I was getting to see my blood face to face.
And he was no longer alone.
The doubter came by to check on him further into our visit and for the record she was very nice to me. He’d wanted her to come by so somebody could take our picture together. We posed in his easy chair with me sitting on the arm. Seemed only right to wear our matching black hats for our first official photo.
I treasure that picture.
When I look at it, like I did before writing this, I can clearly see the happiness radiating off my face and his.
It was a day of joy.
When God knitted me together in my mother’s womb, my future may have seemed on the surface uncertain. Two words resound all throughout scripture that prove otherwise.

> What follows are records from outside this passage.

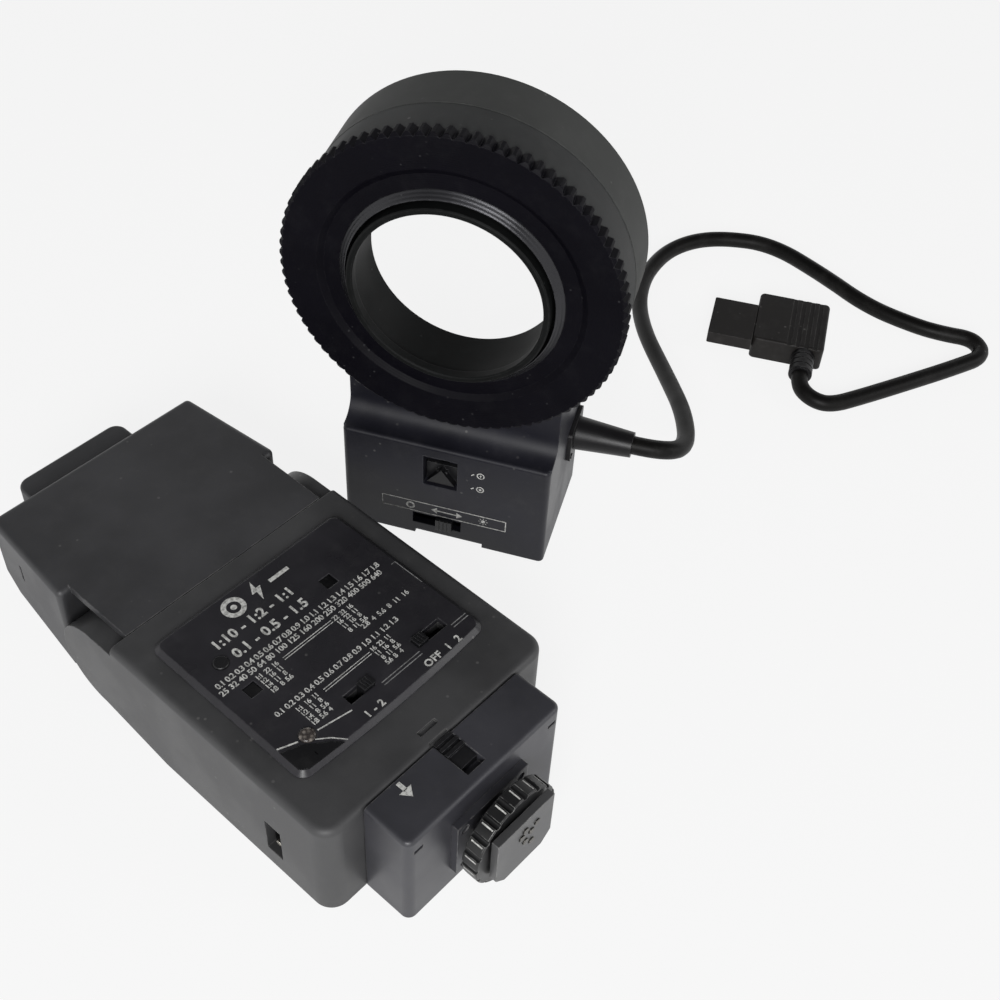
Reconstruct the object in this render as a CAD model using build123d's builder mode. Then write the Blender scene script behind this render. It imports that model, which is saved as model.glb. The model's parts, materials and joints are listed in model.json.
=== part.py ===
# Macro ring flash: a flat power pack with a tilting head and a detachable shoe module, and a ring
# shaped flash head that stands beside it on its own box, joined to a loose plug by a cord.
# Millimetres, +Z up, table at zero. The pack lies flat with its tilting head towards +Y.
# Every length is a named value. Change one of them and run the file again.

import os
from math import atan2, cos, pi, radians, sin, tan

from build123d import *

# Fits
run_gap = 0.05        # running clearance on a radius
slip = 0.1            # sliding clearance on a flat side
seam = 0.3            # seam between neighbouring bodies
seat = 0.15           # room round a piece that drops into a pocket

# Pack body
pack_w = 72.0         # across
pack_h = 33.0         # thickness
pack_end_y = -46.0    # lower end wall
pack_flat_y = 12.0    # underside is level up to here
pack_step_y = 26.7    # top steps down here, under the head's tongue
wall = 2.4
pack_corner_r = 5.0   # upright corners
pack_edge_r = 1.9     # rounding of the top edges
barrel_y = 34.5       # hinge barrel
barrel_z = 17.5
barrel_r = 13.0
barrel_wall = 2.2
lid_inset = 2.5       # shell wall left round the base cover
lid_t = 2.2           # base cover thickness
lid_end_y = 10.0

# Control panel
panel_in = 6.5        # top of the pack left bare on each side
panel_low_y = -32.0
panel_top_y = 20.0
panel_rise = 1.5
panel_slope = 1.3     # width of the sloped edge
panel_corner_r = 3.0
panel_bulge = 1.0     # lower edge bows out by this much
window_w = 3.5
window_sink = 0.3
window_in = (8.3, 42.0)               # from the panel's left edge
window_low = (-6.6, 4.2)
lamp_in, lamp_y, lamp_r = 8.5, -24.5, 2.0
button_in, button_y, button_r = 8.2, 4.1, 1.9
button_rise = 0.4
knob_y = -24.2        # both slide switches
knob_slot_h = 3.0
mode_slot_w, mode_slot_share = 7.6, 0.4186    # its share of the panel's width from the left
power_slot_in, power_slot_w = 11.6, 9.5    # from the panel's right edge
knob_w = 3.2
knob_rise = 0.9       # knob top above the panel
knob_flange = 1.2     # foot of a knob, under the top wall
knob_flange_t = 1.0

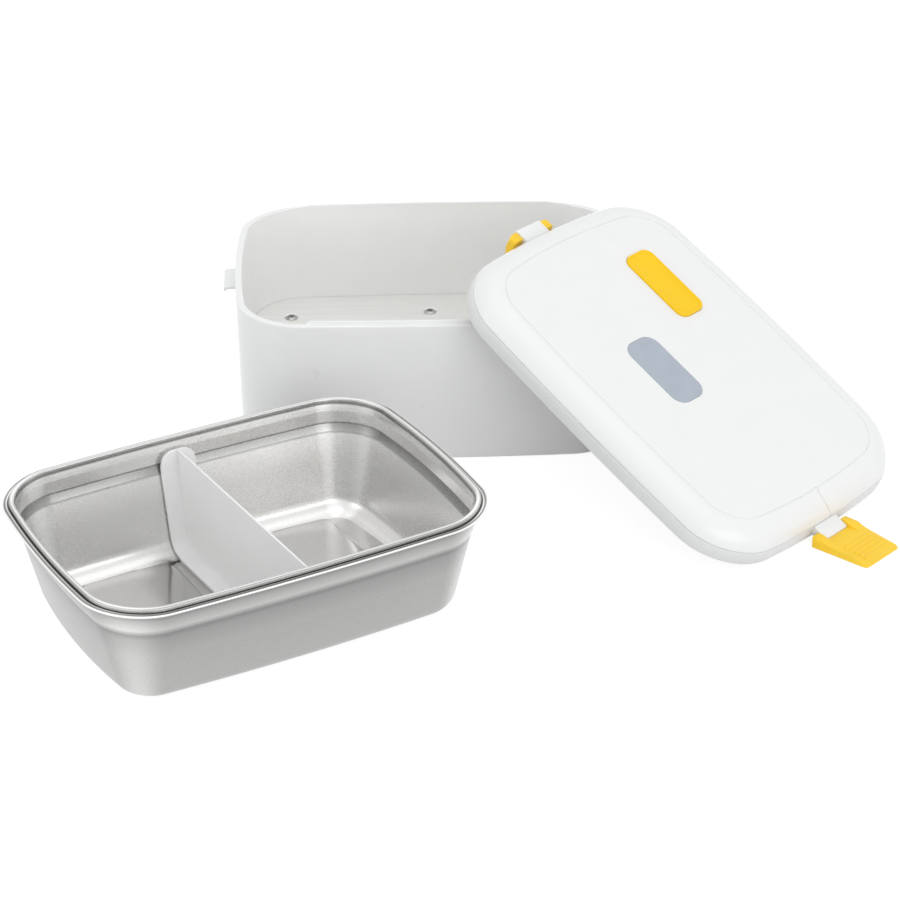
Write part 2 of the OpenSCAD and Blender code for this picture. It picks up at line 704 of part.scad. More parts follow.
// a latch in its own frame: pin axis along Y through the origin, tip towards +X, outer face up
module latch() {
    notch_x = knuckle_r + loose;
    side = [[-ear_back, -latch_under], [latch_l - 1, -latch_under], [latch_l, -latch_under + 0.8],
        [latch_l - 0.6, -latch_under + latch_tip_t], [notch_end, plate_top - 0.6], [notch_x, plate_top], [-ear_back, plate_top]];
    cheek = [[-ear_back, -latch_under], [notch_end, -latch_under], [notch_end, plate_top - 0.6], [8, plate_top + 0.9],
        [3, ear_r - 0.9], [1, ear_r], [-ear_back + 1, ear_r], [-ear_back, ear_r - 1.6]];
    color("gold") difference() {
        intersection() {
            rotate([90, 0, 0]) linear_extrude(latch_w, center = true) {
                polygon(side);
                polygon(cheek);
            }
            translate([0, 0, -10]) linear_extrude(20) latch_outline();
            rotate([90, 0, 90]) linear_extrude(3 * latch_l, center = true) latch_front();
        }
        translate([-10, -knuckle_w / 2 - loose, -10]) cube([10 + notch_x, knuckle_w + 2 * loose, 20]);
        translate([notch_x - 1, -knuckle_w / 2 - loose, plate_top]) cube([notch_end - notch_x + 1, knuckle_w + 2 * loose, 10]);
        translate([catch_top_drop - 2 * loose, -pocket_w / 2, -latch_under - 1])
            cube([catch_t + 3 * loose, pocket_w, latch_under + 1 - pocket_depth]);
        rotate([90, 0, 0]) cylinder(r = hinge_pin_r + running, h = hinge_pin_l + 2 * loose, center = true);
        grip_grooves();
    }
}

// the latch seen from its hinge: the ears' outer edges fall away in a dome
module latch_front() {
    half = latch_w / 2;
    right = [[half, -latch_under - 1], [half, -0.5], [half - 0.6, 1.2], [half - 2, 2.6], [half - 4.5, ear_r]];
    polygon(concat(right, [for (i = [len(right) - 1:-1:0]) [-right[i][0], right[i][1]]]));
}

module latch_outline() {
    tip_r = 4;
    back_r = 1.2;
    hull() {
        for (s = [-1, 1]) translate([back_r - ear_back, s * (latch_w / 2 - back_r)]) circle(back_r, $fn = 32);
        for (s = [-1, 1]) translate([latch_l - tip_r, s * (latch_tip_w / 2 - tip_r)]) circle(tip_r, $fn = 32);
    }
}

module grip_grooves() {
    slope = atan((plate_top - 0.6 + latch_under - latch_tip_t) / (latch_l - 0.6 - notch_end));
    if (grip_count > 0) translate([notch_end, 0, plate_top - 0.6]) rotate([0, slope, 0])
        for (i = [0:grip_count - 1]) translate([i * grip_pitch, 0, 0]) cube([1.4, latch_tip_w - 9, 0.6], center = true);
}

module at_hinge(s) {
    at_lid() translate([s * pivot_x, latch_y, hinge_z]) children();
}

// folded out flat on the table
module near_latch() {
    at_hinge(1) rotate([0, -lid_lean, 0]) latch();
}

// hanging down beside the lid's raised end
module far_latch() {
    at_hinge(-1) rotate([0, 0, 180]) rotate([0, 90, 0]) latch();
}

module hinge_pin(s) {
    color("silver") at_hinge(s) rotate([90, 0, 0]) cylinder(r = hinge_pin_r, h = hinge_pin_l, center = true);
}

module at_tray() {
    translate([tray_x, tray_y, 0]) rotate(tray_turn) children();
}

// raised floor panels of the tray
module panels(grow) {
    for (s = [-1, 1]) translate([s * (panel_gap + panel_l) / 2, 0]) hull()
        for (sx = [-1, 1]) for (sy = [-1, 1])
            translate([sx * (panel_l / 2 - 6), sy * (panel_w / 2 - 6)]) circle(6 + grow, $fn = 32);
}

// the steel tray: rounded floor, stepped wall, flange and sealing bead
module tray() {
    bead_out = bead_inset - bead_w;
    rows = concat(
        [for (k = [FOOT_STEPS:-1:0]) [foot_centre - tray_foot_r * cos(foot_angle(k)), tray_foot_r * (1 - sin(foot_angle(k)))]],
        [[wall_inset, shoulder_low], [shoulder_inset, shoulder_top], [tray_inset, flange_low],
         [0.3, flange_low], [0, flange_low + 0.3], [0, tray_h - 0.3], [0.3, tray_h],
         [bead_out - 1.1, tray_h - 0.1], [bead_out - 0.6, tray_h - 0.6], [bead_out - 0.1, tray_h - 0.4],
         [bead_out + 0.4, tray_h + bead_h - 0.6], [bead_out + 1.2, tray_h + bead_h],
         [bead_inset - 0.8, tray_h + bead_h], [bead_inset, tray_h + bead_h - 0.8], [bead_inset, tray_h - 2.5],
         [shoulder_inset + sheet_t, tray_h - 4.5], [shoulder_inset + sheet_t, shoulder_top + 0.1],
         [wall_inset + sheet_t, shoulder_low + 0.1]],
        [for (k = [0:FOOT_STEPS]) [foot_centre - inner_foot_r * cos(foot_angle(k)), sheet_t + inner_foot_r * (1 - sin(foot_angle(k)))]]);
    color("silver") at_tray() difference() {
        union() {
            loft(rows, tray_over);
            translate([0, 0, sheet_t - 0.1]) linear_extrude(panel_h + 0.1) panels(0);
        }
        translate([0, 0, -1]) linear_extrude(1 + panel_h) panels(-sheet_t);
    }
}

// a web across the tray on a strip that follows the walls and the floor
module divider() {
    function strip_y(inset) = case_w / 2 + tray_over - inset;
    half = strip_w / 2;
    gap = divider_gap + half * sin(divider_turn) + bow_long * pow(2 * (half + abs(divider_x) + 3) / case_l, 2);
    out = [for (p = [[bead_inset, web_top - 1], [wall_inset + sheet_t, shoulder_low]]) [strip_y(p[0]) - gap, p[1]]];
    arc = [for (k = [0:FOOT_STEPS])
        [strip_y(foot_centre) + (inner_foot_r - gap) * cos(foot_angle(k)),
         sheet_t + inner_foot_r - (inner_foot_r - gap) * sin(foot_angle(k))]];
    right = concat(out, arc, [[strip_y(foot_centre) - 1.5, sheet_t]]);
    left = [for (i = [len(right) - 1:-1:0]) [-right[i][0], right[i][1]]];
    inner_right = [for (p = right) [p[0] - strip_t, max(p[1], sheet_t + strip_t)]];
    color("white", 0.6) at_tray() rotate(divider_turn) translate([divider_x, 0, 0]) rotate([90, 0, 90]) {
        linear_extrude(strip_w, center = true) difference() {
            polygon(concat(right, left));
            polygon(concat([[inner_right[0][0], web_top + 1]], inner_right,
                [for (i = [len(inner_right) - 1:-1:0]) [-inner_right[i][0], inner_right[i][1]]], [[-inner_right[0][0], web_top + 1]]));
        }
        linear_extrude(web_t, center = true)
            polygon(concat([[right[0][0] - 2, web_top]], right, left, [[-right[0][0] + 2, web_top]]));
    }
}

outer_case();
foot_ring();
insulation_pad();
inner_liner();
heating_plate();
plate_screw(0);  // plate_screw_1
plate_screw(1);  // plate_screw_2
plate_screw(2);  // plate_screw_3
plate_screw(3);  // plate_screw_4
plate_screw(4);  // plate_screw_5
plate_screw(5);  // plate_screw_6
base_screw(0);  // base_screw_1
base_screw(1);  // base_screw_2
base_screw(2);  // base_screw_3
base_screw(3);  // base_screw_4
heater(-1);  // heater_1
heater(1);  // heater_2
heater_clamp(-1);  // heater_clamp_1
heater_clamp(1);  // heater_clamp_2
clamp_screw(0);  // clamp_screw_1
clamp_screw(1);  // clamp_screw_2
clamp_screw(2);  // clamp_screw_3
clamp_screw(3);  // clamp_screw_4
thermostat();
thermal_fuse();
inlet_housing();
inlet_pin(-1);  // inlet_pin_1
inlet_pin(1);  // inlet_pin_2
lead();  // lead_1
mirror([1, 0, 0]) lead();  // lead_2
lid_cover();
lid_base();
lid_gasket();
lid_inlay();
vent_plug();
near_latch();
far_latch();
hinge_pin(1);  // near_hinge_pin
hinge_pin(-1);  // far_hinge_pin
tray();
divider();
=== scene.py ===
import json
from math import asin, atan, copysign, cos, dist, pi, radians, sin, sqrt, tan
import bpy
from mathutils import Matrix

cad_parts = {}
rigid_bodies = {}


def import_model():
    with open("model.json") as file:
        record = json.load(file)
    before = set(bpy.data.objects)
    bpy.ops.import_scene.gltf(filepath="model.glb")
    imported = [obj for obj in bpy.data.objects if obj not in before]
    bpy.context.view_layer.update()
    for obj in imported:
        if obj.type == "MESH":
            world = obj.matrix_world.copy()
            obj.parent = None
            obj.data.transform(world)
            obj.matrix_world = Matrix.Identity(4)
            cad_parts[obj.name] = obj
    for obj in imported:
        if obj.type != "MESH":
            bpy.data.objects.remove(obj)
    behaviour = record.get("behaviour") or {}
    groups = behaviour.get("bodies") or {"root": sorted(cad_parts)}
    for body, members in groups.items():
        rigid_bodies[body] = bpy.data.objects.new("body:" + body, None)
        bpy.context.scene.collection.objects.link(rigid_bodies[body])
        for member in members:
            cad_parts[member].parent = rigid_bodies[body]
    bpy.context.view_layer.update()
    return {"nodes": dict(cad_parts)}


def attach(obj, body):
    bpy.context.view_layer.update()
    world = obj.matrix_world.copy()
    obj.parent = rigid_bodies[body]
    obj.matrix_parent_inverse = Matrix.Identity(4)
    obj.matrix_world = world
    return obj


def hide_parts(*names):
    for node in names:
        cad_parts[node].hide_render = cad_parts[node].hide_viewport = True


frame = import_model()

from types import SimpleNamespace

import bmesh
import bpy
from mathutils import Matrix, Vector

bl_info = {
    "name": "Electric Lunch Box",
    "version": (1, 0, 0),
    "blender": (4, 5, 0),
    "location": "View3D > Sidebar > Lunch Box",
    "description": "Heated lunch box with a steel tray, a divider and a latched lid",
    "category": "Add Mesh",
}


def at(x, y, z=0.0):
    return Matrix.Translation((x, y, z))


def turned(angle, axis="Z"):
    return Matrix.Rotation(angle, 4, axis)


# Fixed sizes and places are in millimetres, in the frame of the case, the tray, the lid or a latch.
MM = 0.001
STEPS, FINE_STEPS, ROD_STEPS = 20, 28, 32
SMOOTH_ANGLE = radians(32)

# case, liner and heating plate
CASE_BASE, CASE_EDGE, CASE_FLOOR, CASE_WALL = 0.4, 1.2, 2.9, 2.2
INLET_Z, INLET_L, INLET_H = 14, 24.2, 13.2
BASE_SCREWS = [(66, 50), (-66, 50), (-66, -50), (66, -50)]
WELL_R, WELL_TOP = 3.1, 8
FOOT_OUT, FOOT_IN, FOOT_DEPTH = 13.9, 22.1, 1.2
TAB_LOW, TAB_TOP, TAB_REACH = 78.4, 81.4, 6.8
LINER_TOP, LINER_SEAT, LINER_FLOOR, LINER_DRAFT, LINER_WALL = 86.0, 26.5, 24.5, 1.4, 1.4
HEATER_X, HEATER_BAY, THERMOSTAT_R = 45, (60.4, 30.4, 8), 8.2
LIP_TOP, LIP_HALF, LIP_T, LIP_RUN, LIP_EDGE = 90.2, 73.0, 1.6, 16.5, 0.35
PLATE_TOP, DISH_DEPTH, DISH_R, DISH_RIM_R, BORE_R = 28.0, 0.9, 4.0, 4.9, 1.6
PLATE_SCREWS = [(86, 50), (-86, 50), (-86, -50), (86, -50), (0, 55), (0, -55)]
HEAD_H, SHAFT_R, SHAFT_L, SLOT_W = 1.6, 1.5, 8, 0.9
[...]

Two people, faced with a pregnancy make two different decisions. One turns away and goes back to his life. The other faces 9 months of carrying the weight of the baby, and a lifetime of carrying the weight of heartache. Choosing what was best for the baby at the expense of her heart and herself, was a gift that only God can repay. My future in the hands of a social worker may seem very uncertain.
God knew all this, and none of it took Him by surprise.
When others were making a list of options regarding my life, God was there writing out the ultimate list. The creator of DNA, the One who wrote out the story from the beginning, organized every step of this life I live. Where we see chaos, He makes order.
That chaos on my dining room table has finally shifted into organized piles. After digging up all the papers of the past and laying them out before The Lord, He showed me how to order them all. Yesterday, I came home from work, walked into the dining room, and within a short time, I had arranged orderly piles. A few days ago, I wasn’t able to do that, and then suddenly the order made sense.
Just that easy.
You know why? Because Jesus makes it all make sense.
In time, everything that you and I lay out before Him, He will show us how to put it all together. He is the Master after all. He’s been organizing us even before He strung our DNA together. His plans and order many times don’t make sense to us, but He never makes mistakes.
As I drove back home, I was both happy and sad. I had spent an incredible day with my birthfather in the same city where my birthmother lived. My heart was still hanging on to her even though it appeared that God had taken her out of my life.
There was still chaos. He would soon make order.
Before that day came though, God had plans to add another unexpected character. She wasn’t supposed to be in this story at all.
By the way, in case you are wondering, we never ate our tomato sandwiches. I didn’t eat a thing that day. I couldn’t. I didn’t need to. God had given me a plate piled high with joy and my heart was full.